Why? The retrospective view is that possibly he really still hoped to form a friendship with Raskolnikov. Had he succeeded Raskolnikov might have heard a fuller confession and acted as some kind of Sonja. This may seem far fetched but what happens is that because of Sonja Raskolnikov does not commit suicide while Svidrigailov does. There is a rather tiresome piece by Svidrigailov about lechery [part VI chapter 3]. Svidrigailov thinks it is acceptable in moderation but to fail to control the desire might lead to suicide. Everything has to be in moderation. So Raskolnikov, revealing his state of mind, asks if Svidrigailov would be able to kill himself. "That's enough! Svidrigailov countered in revulsion."
Svidrigailov was interested in Raskolnikov and those associated with him. In the case of his sister the interest was wider, but he took particular care to help Sonya. Was dealing with her siblings and paying her 3000 roubles to help Sonya or to help Raskolnikov? It is possible that he genuinely loved Dunya and saw something of her in Raskolnikov. Many times the two are compared and were both of course good looking.
So he found that he could get nowhere with Raskolnikov. He had his planned meeting with Dunya, but possibly he would have expressed himself differently had he found some bond with her brother.
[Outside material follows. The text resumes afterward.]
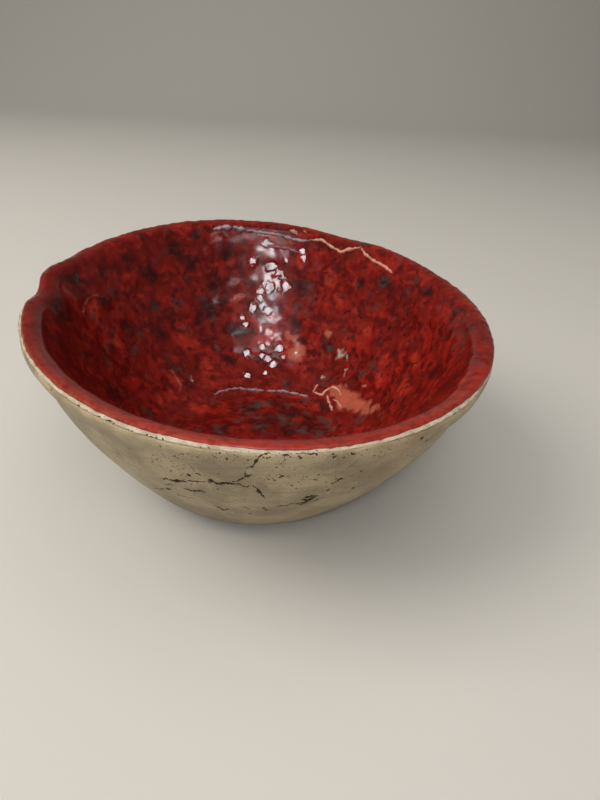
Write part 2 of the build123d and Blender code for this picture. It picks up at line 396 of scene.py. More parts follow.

He lost his nerve in dealing with her, but without Raskolnikov's support he had no chance with her other than by force.
Another strange element in his last day on earth was his 16 year old bride. He said this attachment was because he had (early in the novel) given up on Dunya. 15,000 roubles is a large gift, and on top of other earlier purchases. Did he feel enormous guilt that he was not going to marry her? His actions are confused throughout. Most prospective suicides do not have such a varied and constructive last day on earth!